The U.S. Mideast Peace Plan Takes a Fresh Approach

(Washington Post) Danny Danon - Many of the objections to the U.S. Mideast peace plan have focused on its nontraditional approach. Yet any new plan must recognize that the situation today has dramatically changed since the beginning of the peace process in the 1990s. The Middle East has devolved into instability, while the Iranian regime has significantly expanded its regional operations. Buoyed by the windfall from the nuclear deal, Iran has spent $7 billion on its terror network, including $1 billion to Hizbullah on Israel's northern border. Tehran's support for the Assad regime has prolonged the Syrian civil war and allowed the Iranians to position their troops near the Israeli and Jordanian borders.

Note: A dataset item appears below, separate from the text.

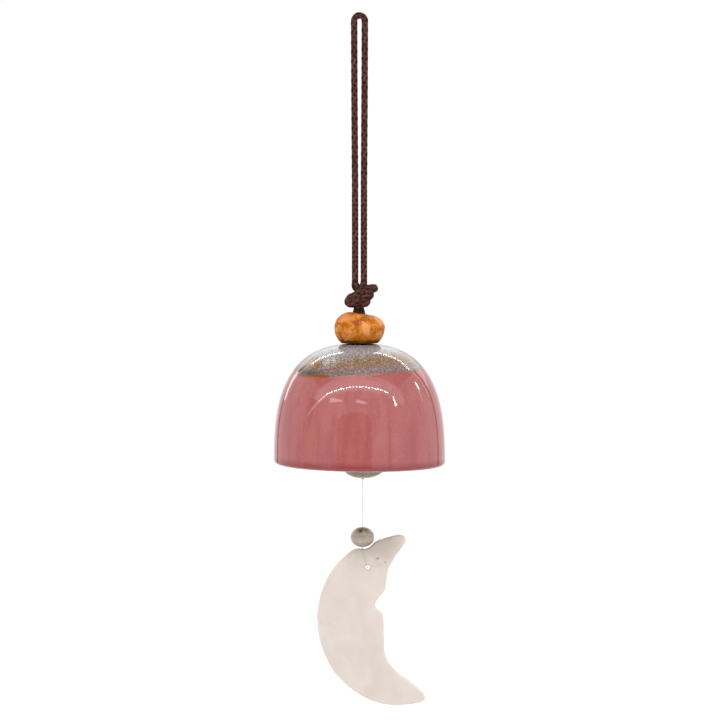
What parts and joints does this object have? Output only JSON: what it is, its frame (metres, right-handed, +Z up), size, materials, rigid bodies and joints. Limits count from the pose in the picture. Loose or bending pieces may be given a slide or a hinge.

At the same time, Gaza is now home to numerous terrorist organizations, supported and funded by Iran to the tune of up to $100 million per year. Yet despite the dramatic changes in the region, the plan's critics still cling to a political solution codified in the 1993 Oslo Accords. The U.S. plan provides the opportunity for the Palestinians to build the necessary institutions they currently lack. Multiple initiatives focus on ensuring effective governance, expanding the Palestinian educational and health-care systems and guaranteeing foreign investment of $50 billion over 10 years. Imagine what Palestinian society could achieve with this opportunity. The writer is Israel's ambassador to the UN.